First, revoking the treaty, an international accord mediated by the World Bank and widely regarded as a success story of trans-boundary water management would generate intense international opposition. The IWT will bring global condemnation, and the moral high ground, which India enjoys vis-a-vis Pakistan in the post-Uri period will be lost. Also, the World Bank would likely throw its support behind any international legal action taken by Pakistan against India.

Second, if India decided to maximise pressure on Pakistan by cutting off or reducing river flows to its downstream neighbour, this would bottle up large volumes of water in northern India, a dangerous move that according to water experts could cause significant flooding in major cities in Kashmir and in Punjab state

Third, if India ditches the IWT, then it could set a dangerous precedent and give some ideas to Pakistan’s ally, China. Beijing has never signed on to any trans-boundary water management accord, and New Delhi constantly worries about its upstream rival building dozens of dams that cut off river flows into India. The Chinese, perhaps using as a pretext recent Indian defensive upgrades in the state of Arunachal Pradesh, which borders China and is claimed by Beijing, could well decide to take a page out of India’s book and slow the flow of the mighty Brahmaputra River.

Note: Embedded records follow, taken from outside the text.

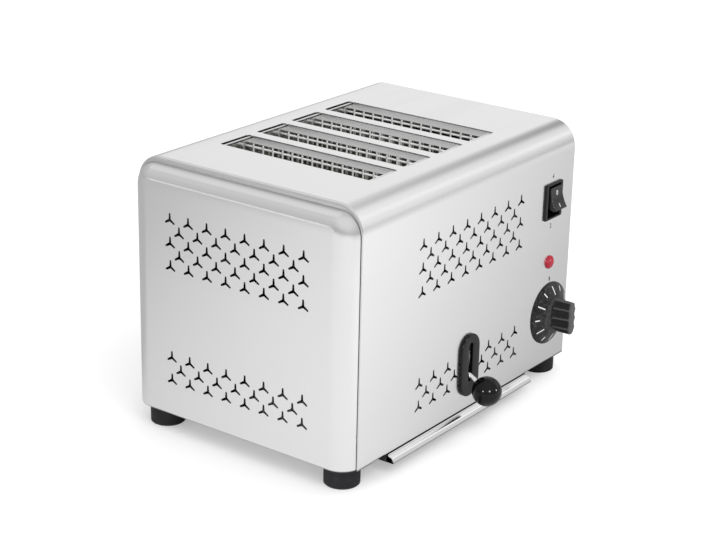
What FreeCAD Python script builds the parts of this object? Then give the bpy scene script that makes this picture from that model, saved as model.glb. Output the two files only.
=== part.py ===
import FreeCAD, Part
import Sketcher
import math
import os
import re

# A free-standing commercial toaster with four bread slots, in millimetres.
# +X is to the right of someone facing the controls, -Y is towards them, +Z is up.
# The origin is the middle of the space that the toaster takes up, on the table.

SIZES = {
    # outer body, measured over the side caps and the wrap, without the feet
    "width": 320.0,
    "depth": 215.0,
    "height": 205.0,
    "foot_height": 17.5,
    "front_y": -97.2,
    "steel": 1.0,
    "wrap_bend": 22.0,
    "seam_inset": 12.5,
    "lip_drop": 4.2,
    "edge_ease": 0.7,
    "seam_gap": 0.5,
    "bottom_lip": 12.0,
    # side caps
    "cap_round": 17.0,
    "cap_top_round": 10.5,
    "cap_corner": 18.5,
    "cap_flange": 30.0,
    # bread slots
    "slot_x": -8.25,
    "slot_pitch": 44.3,
    "slot_width": 34.0,
    "slot_length": 146.0,
    "slot_front": 34.5,
    "slot_corner": 2.0,
    # ventilation stars
    "vent_x": -2.3,
    "vent_pitch": 19.5,
    "vent_row": 9.46,
    "vent_arm": 5.4,
    "vent_tip": 1.1,
    "vent_web": 1.25,
    "vent_upper_z": 156.7,
    "vent_lower_z": 43.9,
    "back_vent_drop": 5.5,
    "side_vent_pitch": 18.4,
    "side_vent_upper_z": 162.2,
    "side_vent_lower_z": 49.1,
    # base plate, feet and screws
    "base_thick": 1.2,
    "base_gap": 0.3,
    "base_corner": 24.0,
    "foot_inset": 20.0,
    "foot_radius": 14.2,
    "foot_flange": 15.5,
    "foot_flange_thick": 3.0,
    "foot_chamfer": 0.8,
    "foot_recess": 7.0,
    "foot_recess_depth": 10.0,
    "foot_screw_radius": 2.0,
    "foot_screw_head": 4.0,
    "foot_screw_head_thick": 2.6,
    "nut_flats": 7.0,
    "nut_thick": 3.2,
    "screw_play": 0.2,
    "base_screw_radius": 1.5,
    "base_screw_head": 3.2,
    "base_screw_head_thick": 2.0,
    "base_screw_length": 5.0,
    "slit_x": 115.0,
    "slit_length": 30.0,
    "slit_width": 2.5,
    "slit_pitch": 10.0,
    "side_screw_inset": 8.0,
    "side_screw_y": 45.0,
    "end_screw_inset": 42.0,
    "end_screw_y": 7.0,
    # crumb tray and its runners
    "tray_x": -11.0,
    "tray_width": 197.0,
    "tray_length": 188.0,
    "tray_sheet": 0.8,
    "tray_drop": 7.0,
    "tray_gap": 0.4,
    "nose_reach": 6.6,
    "fold_reach": 3.8,
    "fold_drop": 1.9,
    "runner_gap": 0.3,
    "runner_ledge": 6.0,
    "runner_flange": 10.0,
    "runner_front": 14.0,
    "runner_length": 184.0,
    # toasting chamber
    "chamber_inset": 4.5,
    "chamber_margin": 7.5,
    "plate_top_gap": 2.0,
    "shield_thick": 0.8,
    "crumb_margin": 5.0,
    "board_thick": 1.0,
    "board_bottom": 62.0,
    "board_height": 128.0,
    "ribbon_wide": 1.8,
    "ribbon_thick": 0.3,
    "ribbon_passes": 11.0,
    "ribbon_margin": 5.0,
    "guard_inset": 3.0,
    "guard_rail": 0.9,
    "guard_wire": 0.75,
    "guard_wires": 14.0,
    "guard_rails": 4.0,
    "guard_bottom": 64.0,
    "guard_top": 200.0,
    "guard_end": 3.0,
    "guide_strip_thick": 0.8,
    "guide_strip_gap": 0.4,
    "guide_strip_height": 4.6,
    "guide_strip_top": 203.7,
    # bread carriage and lever
    "travel": 23.0,
    "rack_z": 57.0,
    "rack_width": 16.0,
    "rack_thick": 1.2,
    "rack_play": 0.6,
    "bar_gap": 4.5,
    "bar_thick": 1.5,
    "bar_depth": 35.0,
    "bar_margin": 10.0,
    "rod_x": 28.0,
    "rod_gap": 17.0,
    "rod_radius": 3.0,
    "rod_play": 0.05,
    "rod_height": 112.0,
    "bush_radius": 6.0,
    "bush_height": 14.0,
    "bracket_z": 106.0,
    "bracket_thick": 2.0,
    "bracket_reach": 7.0,
    "lug_x": 16.0,
    "lug_z": 44.0,
    "spring_radius": 3.5,
    "spring_wire": 0.8,
    "spring_end_gap": 0.3,
    "stop_gap": 0.3,
    "stop_width": 14.0,
    "lever_x": -2.3,
    "lever_z": 30.0,
    "arm_radius": 2.2,
    "arm_depth": 6.0,
    "ball_radius": 12.0,
    "ball_reach": 18.6,
    "ball_z": 19.8,
    "ball_bore_play": 0.05,
    "lever_plate_width": 25.5,
    "lever_plate_bottom": 11.2,
    "lever_plate_top": 64.2,
    "lever_plate_thick": 2.5,
    "lever_slot_width": 5.6,
    "lever_slot_bottom": 24.0,
    "lever_slot_top": 57.0,
    "wrap_slot_width": 8.0,
    # controls, one above the other
    "control_x": 115.5,
    "switch_z": 145.0,
    "bezel_width": 26.0,
    "bezel_height": 31.0,
    "bezel_thick": 1.8,
    "housing_width": 23.6,
    "housing_height": 28.8,
    "housing_depth": 24.0,
    "hole_play": 0.3,
    "rocker_width": 18.2,
    "rocker_play": 0.6,
    "rocker_half": 9.75,
    "rocker_rise": 12.55,
    "rocker_dip": 10.8,
    "rocker_bow": 0.2,
    "rocker_end": 1.8,
    "rocker_back": 5.6,
    "rocker_pivot_y": 5.7,
    "rocker_tilt": 16.0,
    "pocket_height": 27.6,
    "pocket_depth": 11.0,
    "trunnion_radius": 1.5,
    "trunnion_play": 0.05,
    "trunnion_length": 1.0,
    "terminal_width": 6.3,
    "terminal_thick": 0.8,
    "terminal_length": 9.0,
    "lamp_z": 91.0,
    "lamp_radius": 5.7,
    "lamp_rim": 1.2,
    "lamp_dome": 2.2,
    "lamp_stem": 4.9,
    "lamp_stem_length": 7.0,
    "lamp_body_radius": 4.5,
    "lamp_body_length": 20.0,
    "timer_z": 46.3,
    "timer_size": 44.0,
    "timer_depth": 34.0,
    "timer_bush_radius": 8.0,
    "timer_bush_length": 2.0,
    "shaft_radius": 3.0,
    "shaft_play": 0.05,
    "shaft_seat": 6.0,
    "knob_gap": 0.8,
    "skirt_radius": 26.8,
    "skirt_rim": 2.2,
    "skirt_wall": 1.8,
    "skirt_rise": 6.2,
    "skirt_top_radius": 15.6,
    "knob_reach": 25.5,
    "knob_hub": 6.0,
    "knob_cap": 4.0,
    "grip_foot_half": 8.6,
    "grip_end_half": 5.2,
    "grip_height": 27.4,
    "grip_foot_bow": 0.45,
    "grip_end_bow": 0.1,
    "grip_groove": 0.9,
    "grip_ease": 0.8,
    # mains inlet at the back
    "inlet_x": 108.0,
    "inlet_z": 34.0,
    "gland_flange": 10.5,
    "gland_flange_thick": 3.0,
    "gland_nose": 7.6,
    "gland_reach": 10.0,
    "gland_stem": 7.0,
    "gland_depth": 12.0,
    "gland_bore": 3.8,
    "block_width": 38.0,
    "block_depth": 20.0,
    "block_height": 15.0,
    "block_inset": 24.0,
}

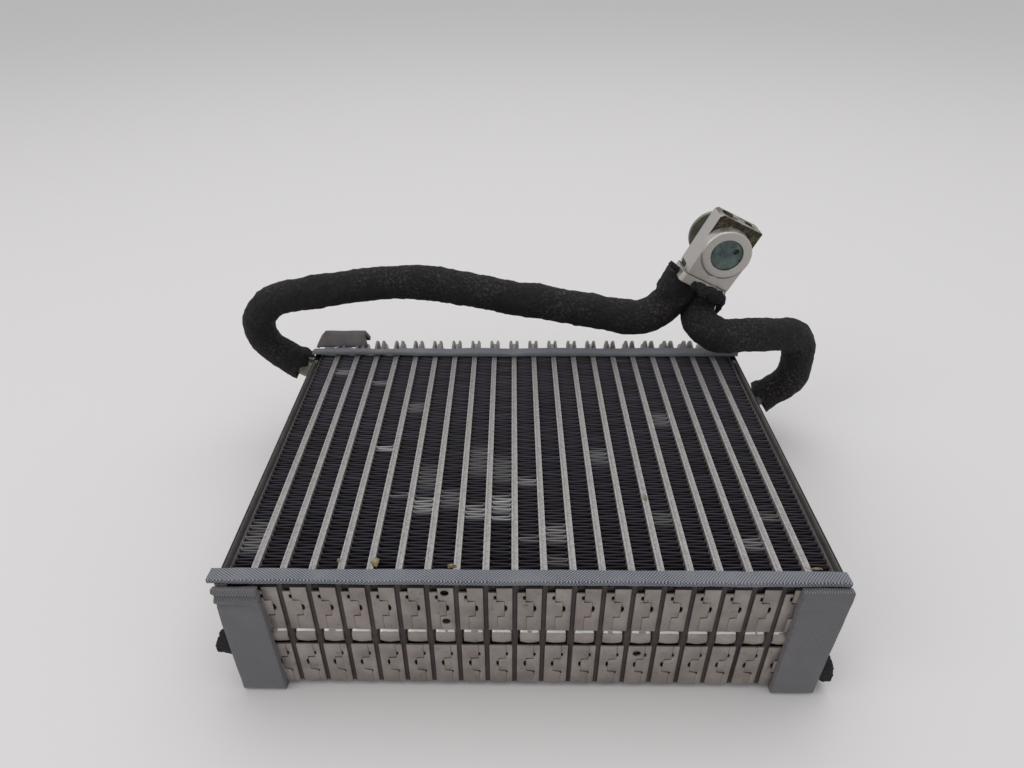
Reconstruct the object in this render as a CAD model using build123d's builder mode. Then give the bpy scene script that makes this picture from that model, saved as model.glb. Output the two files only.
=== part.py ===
from build123d import *
import math
import os

os.makedirs("parts", exist_ok=True)

# Plate-type evaporator of a vehicle air conditioner, lying flat on its air face, in millimetres.
# X runs across the tubes, Y from the flange end to the tank end, Z up from the surface it rests on.

# Core
tube_count = 20
tube_pitch = 11.5
tube_thick = 2.7
core_thick = 61.6
plate_length = 179.0
front_y = -100.8
foam_under = 2.7
footprint_middle = 4.1

# Flanges that close the front end of every gap between two tubes
flange_thick = 0.8
end_strip = 2.0
seam_gap = 0.3
seam_near = 0.28
seam_far = 0.75
seam_high = 0.35
seam_low = 0.68
window_top = 26.6
window_low = 36.6
notch_deep = 3.0
seam_notch_wide = 1.2
seam_notch_high = 1.5
seam_notch_down = 5.2
tongue_slot_wide = 0.9
tongue_slot_high = 3.2
spacer_r = 4.4
spacer_setback = 6.4
spacer_room = 0.6

# Locating holes in single flanges: tube number, then distance from the tube and height above the surface
locating_hole_r = 1.7
locating_holes = {8: ((-4.5, 59.4), (-4.5, 42.7)), 14: ((4.7, 23.1),)}

# Tanks, made of cups drawn into the tube plates, and the plate tips above them
tank_past_plate = 8.0
tank_spacing = 24.6
tank_wide = 25.0
tank_high = 20.0
tank_corner = 7.0
tank_rim = 1.8
cup_taper = 14.0
tip_thick = 1.1
tip_spread = 1.95
tip_length = 9.5
tip_lead = 4.8
tip_depth = 14.0

# Corrugated fins
fin_wall_count = 48
fin_sheet = 0.5
fin_recess = 1.2
fin_short = 9.4
fin_side_gap = 0.06

# Side plates
side_wide = 3.7
side_wall = 0.9
side_web = 2.0
side_flange_reach = 1.4

# Foam strips and pads
strip_thick = 2.5
front_strip_deep = 6.0
front_strip_lip = 0.7
rear_strip_deep = 10.2
strip_past = 0.9
pad_thick = 3.0
pad_wrap = 14.0
pad_round = 2.4
left_pad_wide = 18.6
right_pad_wide = 19.5
right_pad_past = 1.3
pad_top_gap = 0.3
block_past = 0.5
block_long = 30.5
block_past_plate = 1.2
block_deep = 13.6
block_high = 8.4
block_wall = 3.2
block_open = 22.0
torn_left_thick = 5.2
torn_right_thick = 4.2
torn_taper = 12.0
torn_left = ((0.5, 11), (1.5, 23), (5, 26), (9, 19), (6, 12))
torn_right = ((0.5, 4), (1, 13), (6, 16), (10, 9), (7, 3.4))

# Pipes and their foam sleeves
suction_r = 6.35
liquid_r = 4.75
pipe_wall = 1.1
pipe_fit = 0.05
collar_wall = 1.3
collar_long = 5.4
pipe_seat = 0.6
sleeve_r = 9.6
sleeve_fit = 0.1
sleeve_split = 0.15
sleeve_gap = 0.3
suction_bare = 4.5
liquid_bare = 5.0

# Pipe routes: how far past the side plate, past the plates' rear edge and above the core each point lies
suction_collar_run = 10.0
suction_left_points = ((43.4, 5, 9), (21.4, 2, 32), (-54.6, 1, 45.5))
suction_right_points = ((-52.6, 2, 18),)
suction_drop = 19.5
suction_bends = (10, 20, 22, 130, 20, 16)
liquid_collar_run = 22.0
liquid_right_points = ((43.4, 6, -26), (38.9, 1, 10), (11.4, -10, 15), (-24.6, -18, 18))
liquid_drop = 17.5
liquid_bends = (12, 18, 16, 50, 13, 11)

# Expansion valve: a block that leans over, with its round boss towards the front
valve_inside = 14.8
valve_before_rear = 7.8
valve_above_top = 62.1
valve_lean = 26.0
block_wide = 26.0
block_below = 17.8
block_above = 16.9
block_back = 20.0
slab_setback = 6.4
foot_setback = 1.0
foot_top = -1.0
boss_r = 13.5
boss_chamfer = 0.8
recess_r = 8.6
recess_deep = 2.6
plug_thick = 1.4
plug_r = 8.4
plug_hole_r = 1.5
plug_hole_off = 3.64
block_chamfer = 1.6
neck_r = 8.0
neck_long = 5.6
head_r = 14.3
head_rim = 2.4
head_dome = 2.8
head_hub_r = 9.0
head_round = 2.2
port_depth_in = 13.5
suction_port_u = -5.8
liquid_port_u = 7.0
suction_bore_r = 5.0
liquid_bore_r = 3.4
liquid_bore_deep = 12.0
pipe_insert = 8.0
seal_r = 0.75
seal_seat = 1.9
plate_thick = 5.0
plate_left = 15.5
plate_right = 12.6
plate_front = -1.0
plate_back = 17.4
plate_corner = 2.5
screw_u = 1.5
screw_in = 2.4
screw_r = 2.0
screw_head_r = 3.5
screw_head_high = 2.8
screw_depth = 8.0
screw_clear = 0.4
screw_end_gap = 1.0

# Worked out from the sizes above
core_low = foam_under
core_top = core_low + core_thick
core_mid = (core_low + core_top) / 2
half_gap = (tube_pitch - tube_thick) / 2
cell_wide = tube_pitch - end_strip
side_x = (tube_count + 1) / 2 * tube_pitch
side_in = side_x - side_wide / 2
side_out = side_x + side_wide / 2
rear_y = front_y + plate_length
tank_y = rear_y + tank_past_plate
tank_levels = (core_mid - tank_spacing / 2, core_mid + tank_spacing / 2)
spacer_y = front_y + spacer_setback
spacer_z = core_top - (window_top + window_low) / 2
strip_half = side_out + strip_past


def keep(solid, name):
    """Writes a piece, with the middle of the whole part's footprint at the origin."""
    placed = solid.moved(Location((-footprint_middle, 0, 0)))
    placed.label = name
    export_step(placed, f"parts/{name}.step")


def tube_x(index):
    return (index - (tube_count - 1) / 2) * tube_pitch


def past_side(side, out, back, up):
    """A point given by its distance past a side plate, past the plates' rear edge and above the core."""
    return Vector(side * (side_out + out), rear_y + back, core_top + up)


def tab_points(side, row_top, row_low, outer, middle, top_cut):
    """Outline of one jigsaw flange, in X and Z, from the tube towards its neighbour."""
    lip = seam_gap / 2 if middle > outer else -seam_gap / 2
    height = row_top - row_low
    step_high = row_top - seam_high * height - lip
    step_low = row_top - seam_low * height + lip
    near = side * end_strip / 2
    short = near + side * (outer - seam_gap / 2)
    long = near + side * (middle - seam_gap / 2)
    return [
        (near, row_top - top_cut),
        (short, row_top - top_cut),
        (short, step_high),
        (long, step_high),
        (long, step_low),
        (short, step_low),
        (short, row_low),
        (near, row_low),
    ]


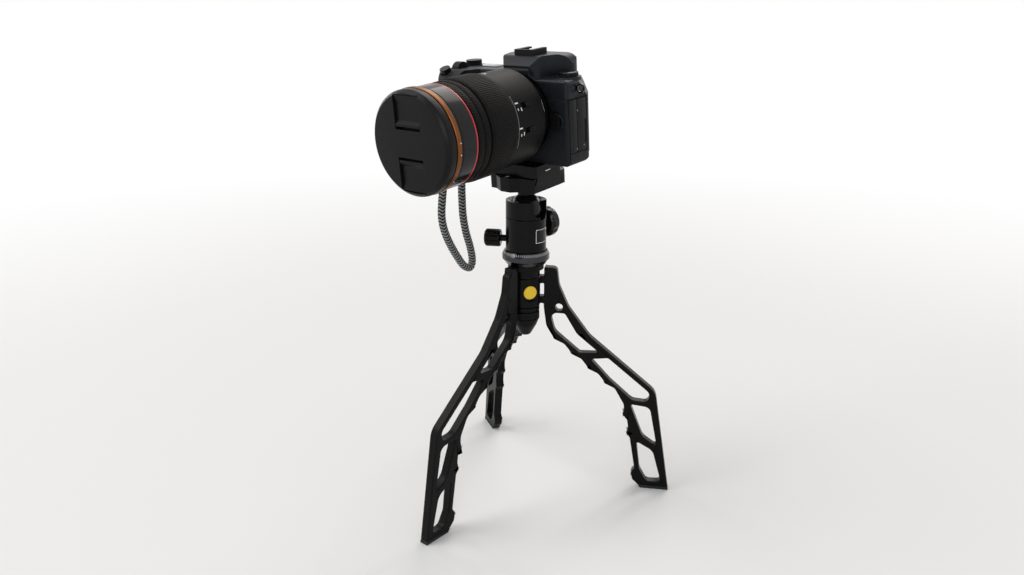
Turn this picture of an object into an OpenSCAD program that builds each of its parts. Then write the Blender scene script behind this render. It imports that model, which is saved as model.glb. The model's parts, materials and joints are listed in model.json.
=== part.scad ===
// Mirrorless camera with a standard zoom lens, on a ball head and a small three-legged table tripod.
// Millimetres. Z is up, the floor is z = 0 and the tripod's hinge axis is the Z axis.
// The lens looks towards -Y, over the fixed front leg.

/* [Tripod legs] */
// Thickness of each leg plate
leg_t = 9; // [7:0.5:11]
// Distance from the hinge axis to the inner edge of a leg's head plate
leg_in = 17; // [16:0.5:18]
// Distance from the hinge axis to the toe
leg_reach = 147; // [140:1:160]
// Height of the top of the leg plates
leg_top = 230.9; // [226:0.5:236]
// Diameter of the hole through each head plate
leg_hole_d = 7.4; // [4:0.2:9]
// Thickness of the rubber shoe under each foot
shoe_t = 3; // [2:0.5:4]
// How far the shoe stands out on each side of the plate
shoe_side = 0.9; // [0.5:0.1:1.5]
// Angle between neighbouring open legs
leg_spread = 120; // [100:1:120]

/* [Tripod hub] */
// Radius of the hub's round rings
hub_r = 13.6; // [12:0.2:14]
// Radius of the hinge pin
pin_r = 4; // [3:0.25:5]
// Distance from the axis to the flats of the hinge sleeve
sleeve_flat = 11.6; // [11:0.1:12.4]
// Length of the hinge sleeve
sleeve_len = 28.8; // [28:0.1:30]
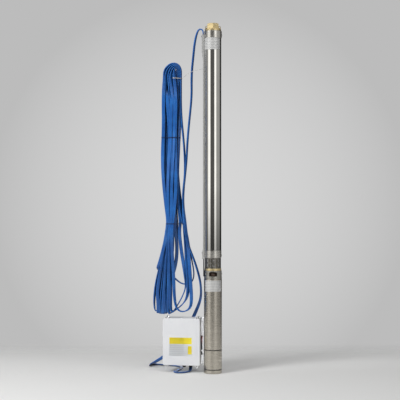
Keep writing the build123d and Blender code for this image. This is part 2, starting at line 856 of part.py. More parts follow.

What this all means is that India’s cancellation of the IWT would not produce New Delhi’s hoped-for result- Pakistani crackdowns on anti-India terrorists. On the contrary, Pakistan might tighten its embrace of such groups. The mere act of cancelling the IWT, even if India declines to take steps to reduce water flows to Pakistan would be treated in Islamabad as a major provocation, with fears that water cutoffs could follow, and thereby spawn retaliations.